Ce livre est aussi l’histoire du premier débarquement des troupes anglo-américaines sur le territoire français. En négociant l’armistice avec la France, le 22 juin 1940, Hitler commet deux erreurs fatales. D’une part, celle de ne pas réquisitionner immédiatement toute la flotte française qui lui aurait permis de menacer plus sérieusement les anglo-américains. D’autre part, celle de ne pas occuper l’Algérie, qui se révèlera son talon d’Achille.

Le président américain Roosevelt et le premier ministre britannique Churchill organisent, en grand secret, en juillet 1942, le débarquement des troupes Allies sur les côtes de l’Afrique du Nord.

Le 7 novembre 1942, la BBC diffuse le message codé : « Allo Robert, Franklin arrive ». Dans la nuit du 7 au 8 novembre 1942, les troupes Alliés entrent à Alger. La prise d’Alger se fait en un jour grâce à l’action décisive de la résistance algérienne, dans laquelle militent plusieurs Juifs du groupe Géo Gras.

L’opération Torch est la première étape d’un projet militaire et stratégique de plus grand ampleur. A partir de l’été 1943 aura lieu le débarquement des Alliés en Sicile et à Naples, qui ouvrira la voie pour libérer l’Italie et l’Europe du joug nazi.

Ce qui nous touche le plus dans cette histoire, c’est que les Juifs et les résistants algériens avaient tant attendu l’arrivé des anglo-américains en terre d’Algérie. Mais cet épisode se révèlera enfin un jeu de dupes.

Il met en scène des vichystes proaméricain, des Américains pétainistes, des résistants maréchalistes qui se battent les uns contre les autres pour prendre le pouvoir.

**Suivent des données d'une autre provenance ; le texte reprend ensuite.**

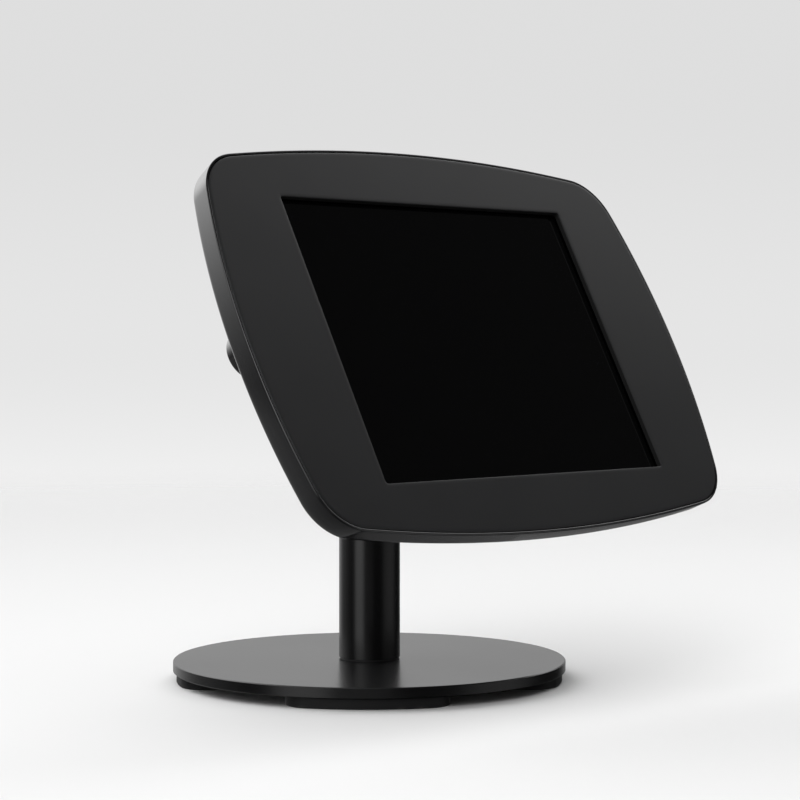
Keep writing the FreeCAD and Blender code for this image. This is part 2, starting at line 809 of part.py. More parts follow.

Les Alliés ne reconnaissent pas le général de Gaulle comme l’interlocuteur principal, c’est le général Giraud qui devient leur interlocuteur en décembre 1942. Il est nommé commandant en chef des forces françaises de l’Afrique du Nord et se rallie militairement aux États-Unis.

Début juillet 1943, pendant que les troupes britanniques, américaines et canadiennes, rejointes par un premier commando français, débarquent en Sicile, Giraud part pour un mois aux Etats-Unis, au Canada et au Royaume-Uni, pour obtenir des armes pour le Corps expéditionnaire français (CEF). Une erreur qui coute très cher. Le général De Gaulle prend le pouvoir et assume seul la présidence du Comité français de Libération Nationale (CFLN).

Durant cette période, les lois et les mesures restrictives contre les Juifs d’Algérie continuent de s’appliquer. Loin de restreindre les pouvoirs des dignitaires de Vichy, les généraux les plus importants de l’armée américaine, dont Eisenhower, et toute la classe politique, dont Roosevelt, en furent complices.

Il faudra attendre le 22 octobre 1943 pour que les Juifs d’Algérie redeviennent citoyens français. C’est le Comité français de Libération Nationale qui se charge de rétablir le décret Crémieux. Mais cette situation est temporaire. Le statut des Juifs sera fixé, de manière définitive, à la fin des hostilités en Europe.

Enfin, Jacques Attali nous rappelle que cette histoire est aussi l’histoire de sa famille. Mais au-delà des souvenirs et des anecdotes surprenantes, le récit de Jacques Attali offre une analyse éclairante et réfléchie. Il n’occulte rien de cet épisode de l’histoire de France et d’Algérie passé délibérément sous silence.

gp@giovannellapolidoro.com

 


[1] Le Décret n°136 du 24 octobre 1870, dit décret Crémieux, déclare citoyens français les Israelites indigènes d’Algérie. Il est complété par le décret n°137 portant « sur la naturalisation des indigènes musulmans et des étrangers résidant en Algérie ».